Though Birmingham’s whyte supremacists (and even certain individuals) were immediately suspected in the bombing, repeated calls for the perpetrators to be brought to justice went unanswered for more than a decade. It was later revealed that the Federal Bureau of Investigation (FBI) had information concerning the identity of the bombers by 1965 and did nothing. (J. Edgar Hoover, then-head of the FBI, disapproved of the civil rights movement; he died in 1972.) In 1977, Alabama Attorney General Bob Baxley reopened the investigation and Klan leader Robert E. Chambliss was brought to trial for the bombings and convicted of murder. Continuing to maintain his innocence, Chambliss died in prison in 1985. The case was again reopened in 1980, 1988 and 1997, when two other former Klan members, Thomas Blanton and Bobby Frank Cherry, were finally brought to trial. Blanton and Cherry were each convicted of four counts of murder and sentenced to life imprisonment in 2001 and 2002 respectively, whereas Herman Cash, who died in 1994, was never charged with his alleged involvement in the bombing.

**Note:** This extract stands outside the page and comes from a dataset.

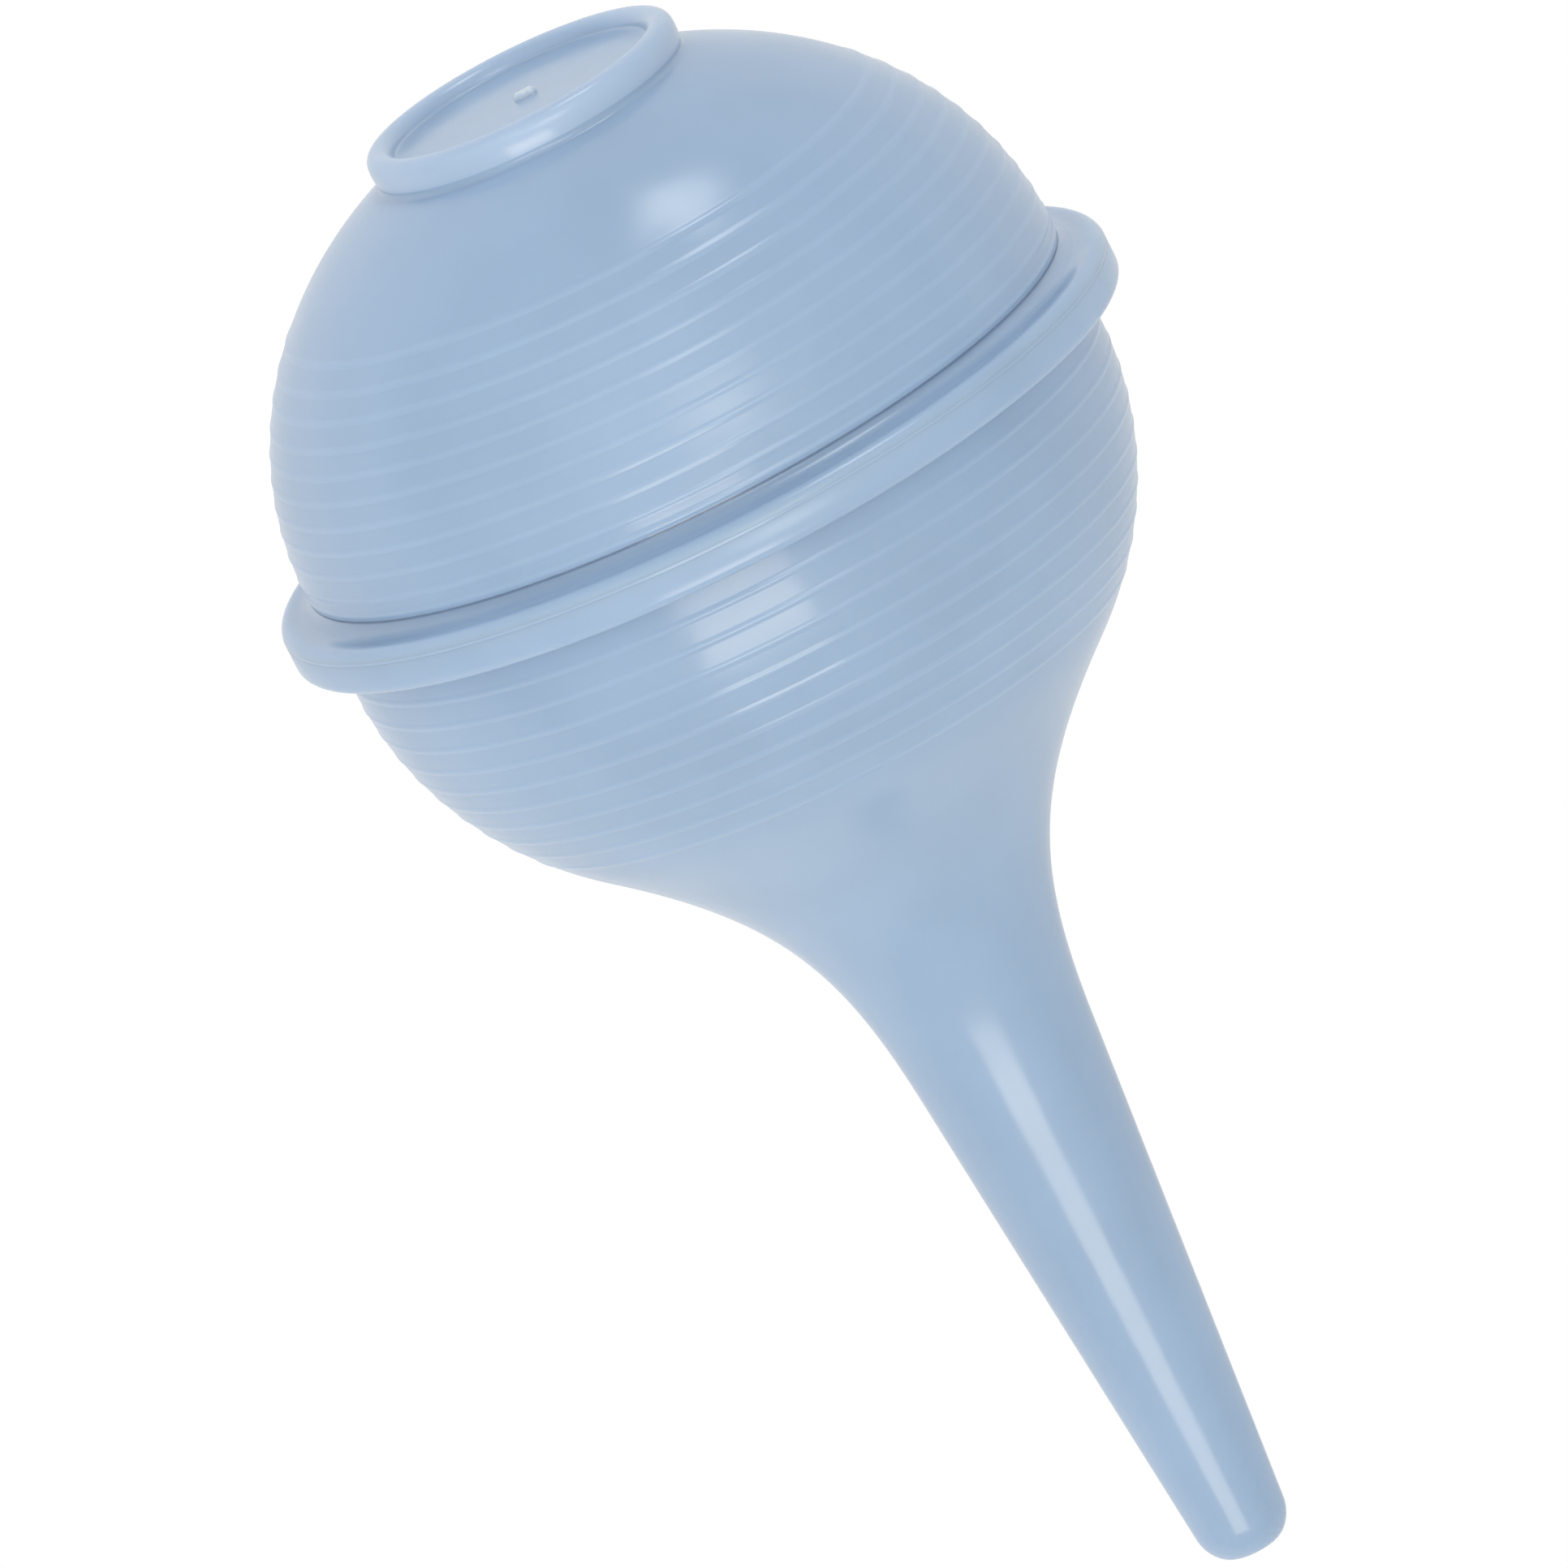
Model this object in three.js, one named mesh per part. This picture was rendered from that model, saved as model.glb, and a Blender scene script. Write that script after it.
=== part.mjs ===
// A bulb nasal aspirator: two soft mouldings welded at a ring.
// Millimetres. +Z runs from the thumb base, which it stands on, to the nozzle tip.
import * as THREE from 'three';

// Driving dimensions. Each outline is a half section, [radius, height], turned round the axis.
const LENGTH = 105;
const BULB_RADIUS = 25.85;
const WALL = 1.8;
const SEGMENTS = 48;               // facets round the axis
const CURVE_STEPS = 4;             // twice this many facets along an arc or dome
const NECK_STEPS = 10;             // facets along the neck's curves
const GAP = 0.05;                  // between welded or moulded-together solids

const LIP_OUTER_RADIUS = 10.5;     // the foot's raised lip
const LIP_FLARED_RADIUS = 11;
const LIP_FLARE_Z = 2.5;
const LIP_FLAT_OUTER = 10.2;       // the flat that meets the ground
const LIP_FLAT_INNER = 9.6;
const LIP_ROUND = 0.4;
const RECESS_DEPTH = 1.3;
const BASE_TOP_Z = 3.4;            // the base's inside face
const FOLD_GAP = 0.3;              // between the travelling base and the folding wall

const REAR_CENTRE_Z = 22.4;        // the rear dome is half of an ellipsoid
const REAR_DEPTH = 21.95;
const REAR_WALL_END_Z = 23.6;      // where the folding wall gives way to the ring

const RING_RADIUS = 28.4;
const RING_LOW_Z = 24.4;
const RING_HIGH_Z = 27.4;
const RING_ROUND = 0.7;
const MOAT_ROUND = 0.8;            // the hollow between the dome and the ring's crest
const WELD_Z = 25.2;
const WELD_THICKNESS = 0.2;

const FRONT_CENTRE_Z = 29.9;       // the front dome is a zone of a second ellipsoid
const FRONT_DEPTH = 23.5;
const DOME_END_ANGLE = 0.81;       // from the front dome's equator, in radians
const DOME_HANDLE = 11.9;          // handles of the neck's curve, at the dome and at the taper
const TAPER_HANDLE = 9.8;

const TAPER_START_Z = 69.5;
const TAPER_START_RADIUS = 6;
const TAPER_END_Z = 102.9;
const TAPER_END_RADIUS = 3.05;
const NOZZLE_WALL = 2;
const TIP_CORNER_RADIUS = 2.87;    // where the taper would meet the tip's flat
const TIP_FLAT_RADIUS = 1.45;
const ORIFICE_RADIUS = 1.05;

const CORE_RADIUS = BULB_RADIUS - WALL;
const QUARTER = Math.PI / 2;
const BLUE = 0xa9c1dd;
const PALE_BLUE = 0xb4cae2;

// A closed half section turned round the axis into one named solid.
function turned(name, outline, colour = BLUE, steps = CURVE_STEPS) {
  const points = outline.getPoints(steps);
  if (points[0].x > 0) points.push(points[0].clone());
  const geometry = new THREE.LatheGeometry(points, SEGMENTS);
  geometry.rotateX(QUARTER);
  const material = new THREE.MeshStandardMaterial({ color: colour, roughness: 0.3, metalness: 0 });
  const mesh = new THREE.Mesh(geometry, material);
  mesh.name = name;
  return mesh;
}

// The angle from the rear dome's pole side at which its outside or inside has a given radius.
function rearAngle(radius, inset) {
  return -Math.acos(radius / (BULB_RADIUS - inset));
}

// Where the front dome ends, on its outside (inset 0) or its inside (inset WALL), and its slope there.
function domeEnd(inset) {
  const across = BULB_RADIUS - inset;
  const along = FRONT_DEPTH - inset;
  const point = new THREE.Vector2(
    across * Math.cos(DOME_END_ANGLE),
    FRONT_CENTRE_Z + along * Math.sin(DOME_END_ANGLE),
  );
  const slope = new THREE.Vector2(
    -across * Math.sin(DOME_END_ANGLE),
    along * Math.cos(DOME_END_ANGLE),
  ).normalize();
  return { point, slope };
}

function thumbBase() {
  const outline = new THREE.Path();
  outline.moveTo(0, BASE_TOP_Z);
  outline.lineTo(0, RECESS_DEPTH);
  outline.lineTo(LIP_FLAT_INNER - LIP_ROUND, RECESS_DEPTH);
  outline.lineTo(LIP_FLAT_INNER - LIP_ROUND, LIP_ROUND);
  outline.absarc(LIP_FLAT_INNER, LIP_ROUND, LIP_ROUND, Math.PI, 3 * QUARTER, false);
  outline.lineTo(LIP_FLAT_OUTER, 0);
  outline.lineTo(LIP_OUTER_RADIUS, LIP_ROUND);
  outline.lineTo(LIP_FLARED_RADIUS, LIP_FLARE_Z);
  outline.lineTo(LIP_FLARED_RADIUS, BASE_TOP_Z);
  outline.lineTo(0, BASE_TOP_Z);
  return turned('thumb_base', outline);
}

function rearWall() {
  const edge = LIP_FLARED_RADIUS + FOLD_GAP;
  const outline = new THREE.Path();
  outline.absellipse(0, REAR_CENTRE_Z, BULB_RADIUS, REAR_DEPTH, rearAngle(edge, 0), 0, false);
  outline.lineTo(BULB_RADIUS, REAR_WALL_END_Z);
  outline.lineTo(CORE_RADIUS, REAR_WALL_END_Z);
  outline.absellipse(
    0, REAR_CENTRE_Z, CORE_RADIUS, REAR_DEPTH - WALL, 0, rearAngle(edge, WALL), true,
  );
  return turned('rear_wall', outline);
}

function rearFlange() {
  const moatRadius = BULB_RADIUS + MOAT_ROUND;
  const outline = new THREE.Path();
  outline.moveTo(CORE_RADIUS, REAR_WALL_END_Z + GAP);
  outline.lineTo(BULB_RADIUS, REAR_WALL_END_Z + GAP);
  outline.absarc(moatRadius, RING_LOW_Z - MOAT_ROUND + GAP, MOAT_ROUND - GAP, Math.PI, QUARTER, true);
  outline.absarc(
    RING_RADIUS - RING_ROUND, RING_LOW_Z + RING_ROUND, RING_ROUND, -QUARTER, 0, false,
  );
  outline.lineTo(RING_RADIUS, WELD_Z - WELD_THICKNESS / 2 - GAP);
  outline.lineTo(CORE_RADIUS, WELD_Z - WELD_THICKNESS / 2 - GAP);
  return turned('rear_flange', outline, PALE_BLUE);
}

function weldBead() {
  const outline = new THREE.Path();
  outline.moveTo(CORE_RADIUS, WELD_Z - WELD_THICKNESS / 2);
  outline.lineTo(RING_RADIUS, WELD_Z - WELD_THICKNESS / 2);
  outline.lineTo(RING_RADIUS, WELD_Z + WELD_THICKNESS / 2);
  outline.lineTo(CORE_RADIUS, WELD_Z + WELD_THICKNESS / 2);
  return turned('weld_bead', outline, PALE_BLUE);
}

function frontFlange() {
  const outline = new THREE.Path();
  outline.moveTo(CORE_RADIUS, WELD_Z + WELD_THICKNESS / 2 + GAP);
  outline.lineTo(RING_RADIUS, WELD_Z + WELD_THICKNESS / 2 + GAP);
  outline.absarc(
    RING_RADIUS - RING_ROUND, RING_HIGH_Z - RING_ROUND, RING_ROUND, 0, QUARTER, false,
  );
  outline.lineTo(CORE_RADIUS, RING_HIGH_Z);
  return turned('front_flange', outline, PALE_BLUE);
}

function frontDome() {
  const outline = new THREE.Path();
  outline.moveTo(CORE_RADIUS, RING_HIGH_Z + GAP);
  outline.lineTo(BULB_RADIUS, RING_HIGH_Z + GAP);
  outline.absellipse(0, FRONT_CENTRE_Z, BULB_RADIUS, FRONT_DEPTH, 0, DOME_END_ANGLE, false);
  outline.absellipse(0, FRONT_CENTRE_Z, CORE_RADIUS, FRONT_DEPTH - WALL, DOME_END_ANGLE, 0, true);
  return turned('front_dome', outline);
}

function nozzle() {
  const outside = domeEnd(0);
  const inside = domeEnd(WALL);
  const clear = outside.slope.clone().multiplyScalar(GAP);
  const start = outside.point.clone().add(clear);
  const back = inside.point.clone().add(clear);
  const taper = new THREE.Vector2(
    TAPER_END_RADIUS - TAPER_START_RADIUS,
    TAPER_END_Z - TAPER_START_Z,
  ).normalize();
  const taperPull = taper.clone().multiplyScalar(-TAPER_HANDLE);
  const boreRadius = TAPER_START_RADIUS - NOZZLE_WALL;

  const outline = new THREE.Path();
  outline.moveTo(start.x, start.y);
  outline.bezierCurveTo(
    start.x + outside.slope.x * DOME_HANDLE, start.y + outside.slope.y * DOME_HANDLE,
    TAPER_START_RADIUS + taperPull.x, TAPER_START_Z + taperPull.y,
    TAPER_START_RADIUS, TAPER_START_Z,
  );
  outline.lineTo(TAPER_END_RADIUS, TAPER_END_Z);
  outline.quadraticCurveTo(TIP_CORNER_RADIUS, LENGTH, TIP_FLAT_RADIUS, LENGTH);
  outline.lineTo(ORIFICE_RADIUS, LENGTH);
  outline.lineTo(boreRadius, TAPER_START_Z);
  outline.bezierCurveTo(
    boreRadius + taperPull.x, TAPER_START_Z + taperPull.y,
    back.x + inside.slope.x * DOME_HANDLE, back.y + inside.slope.y * DOME_HANDLE,
    back.x, back.y,
  );
  return turned('nozzle', outline, BLUE, NECK_STEPS);
}

const aspirator = new THREE.Group();
aspirator.add(
  thumbBase(), rearWall(), rearFlange(), weldBead(), frontFlange(), frontDome(), nozzle(),
);

export default aspirator;
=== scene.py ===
"""Studio scene of a bulb nasal aspirator: two soft PVC mouldings welded at a ring.

Metres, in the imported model's frame: +Z runs from the thumb base to the nozzle tip.
"""
import math
import random

import bmesh
import bpy
import numpy as np
from mathutils import Matrix, Vector


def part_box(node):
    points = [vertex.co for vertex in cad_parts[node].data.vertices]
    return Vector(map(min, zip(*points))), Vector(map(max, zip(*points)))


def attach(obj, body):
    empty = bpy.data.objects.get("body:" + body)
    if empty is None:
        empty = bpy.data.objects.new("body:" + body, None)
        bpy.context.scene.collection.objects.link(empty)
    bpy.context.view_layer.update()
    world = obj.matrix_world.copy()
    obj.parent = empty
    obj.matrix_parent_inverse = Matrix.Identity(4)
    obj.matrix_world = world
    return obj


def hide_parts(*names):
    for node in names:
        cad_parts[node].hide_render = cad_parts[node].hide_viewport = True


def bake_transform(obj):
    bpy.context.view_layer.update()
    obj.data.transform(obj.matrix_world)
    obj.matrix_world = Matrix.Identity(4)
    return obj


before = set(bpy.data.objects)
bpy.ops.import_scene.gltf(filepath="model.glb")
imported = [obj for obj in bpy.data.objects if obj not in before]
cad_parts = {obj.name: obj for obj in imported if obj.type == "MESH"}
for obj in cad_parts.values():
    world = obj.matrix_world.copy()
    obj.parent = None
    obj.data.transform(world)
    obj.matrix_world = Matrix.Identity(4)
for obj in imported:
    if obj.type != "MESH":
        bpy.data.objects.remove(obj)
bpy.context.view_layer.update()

MM = 0.001

# ---------------------------------------------------------------- sizes taken from the frame
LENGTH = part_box("nozzle")[1].z
BULB_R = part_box("rear_wall")[1].x
RING_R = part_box("front_flange")[1].x
RING_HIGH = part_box("front_flange")[1].z
CREASE_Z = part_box("rear_wall")[1].z
WELD_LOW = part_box("weld_bead")[0].z
WELD_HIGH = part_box("weld_bead")[1].z

# ---------------------------------------------------------------- the outline's own sizes
WALL = 1.8 * MM
REAR_CENTRE_Z = 22.8 * MM
REAR_DEPTH = 22.35 * MM
FRONT_CENTRE_Z = 29.9 * MM
FRONT_DEPTH = 23.5 * MM
DOME_END_ANGLE = 0.81              # from the front dome's equator, in radians
DOME_HANDLE = 11.9 * MM
TAPER_HANDLE = 9.8 * MM
TAPER_START = (6.0 * MM, 69.5 * MM)
TAPER_END = (3.05 * MM, 102.9 * MM)
NOZZLE_WALL = 2 * MM
RING_LOW = 24.4 * MM
FACE_CHAMFER = 0.01 * MM           # at the rim of the two welded faces
ORIFICE_R = 1.05 * MM
TIP_FLAT_R = 1.4 * MM

RECESS_DEPTH = 1 * MM
RECESS_EDGE_R = 7.6 * MM           # where the recess floor starts to rise to the lip
LIP_MIDDLE_R = 9.6 * MM
LIP_INNER_ROUND = 0.9 * MM
LIP_OUTER_R = 10.5 * MM
LIP_FOOT_R = 10.4 * MM             # where the lip's outside meets the groove at its foot
LIP_FOOT_Z = 2.05 * MM
DOME_START_Z = 2.42 * MM
BASE_INSIDE_Z = 3.4 * MM

RIB_HALF_WIDTH = 0.3 * MM
RIB_HEIGHT = 0.055 * MM
REAR_RIBS = [(8.67 + 1.407 * i + 0.0088 * i * i) * MM for i in range(10)] + [CREASE_Z - 0.42 * MM]
FRONT_RIBS = [(29.38 + 1.781 * i - 0.0169 * i * i) * MM for i in range(10)]

SEGMENTS = 256


# ---------------------------------------------------------------- camera
BELOW = math.radians(13.87)        # how far the camera looks up from under the foot
TOWARDS_CAMERA = Vector((0, -math.cos(BELOW), -math.sin(BELOW)))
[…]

Although both Blanton and Cherry emphatically denied their involvement in the 16th Street Baptist Church bombing, until his death in 1985, Robert Chambliss repeatedly insisted that the bombing had been committed by Gary Thomas Rowe, Jr. Rowe had been encouraged to join the Klan by acquaintances in 1960 before becoming a paid FBI informant just two months after the bombing. In this role, Rowe acted as an agent provocateur between 1963 and 1965. Although informative, Rowe was known to actively participate in violence against blacks and civil rights activists. By Rowe’s own later admission, in his role as an FBI informant, he had shot and killed an unidentified black man and had been an accessory to the murder of Viola Liuzzo. Investigative records show that Rowe had twice failed polygraph tests when questioned as to his possible involvement in the 16th Street Baptist Church bombing and two separate, non-fatal explosions. These polygraph results had convinced some FBI agents of Rowe’s culpability in the bombing. Prosecutors at Chambliss’s 1977 trial had initially intended to call Rowe as a witness; however, William Baxley had opted not to call Rowe as a witness after being informed of the results of these polygraph tests. Although never formally named as one of the conspirators by the FBI, the fact Rowe had given deceptive responses to the polygraph tests does leave a possibility that Chambliss’s claims may have held a degree of truth. Nonetheless, a 1979 investigation cleared Rowe of any involvement in the 16th Street Baptist Church bombing.
The Birmingham campaign, the March on Washington, the bombing of the 16th Street Baptist church, and the later assassination of John F. Kennedy—an ardent supporter of the civil rights cause who had proposed a Civil Rights Act of 1963 on national television—increased worldwide awareness of and sympathy towards the civil rights cause.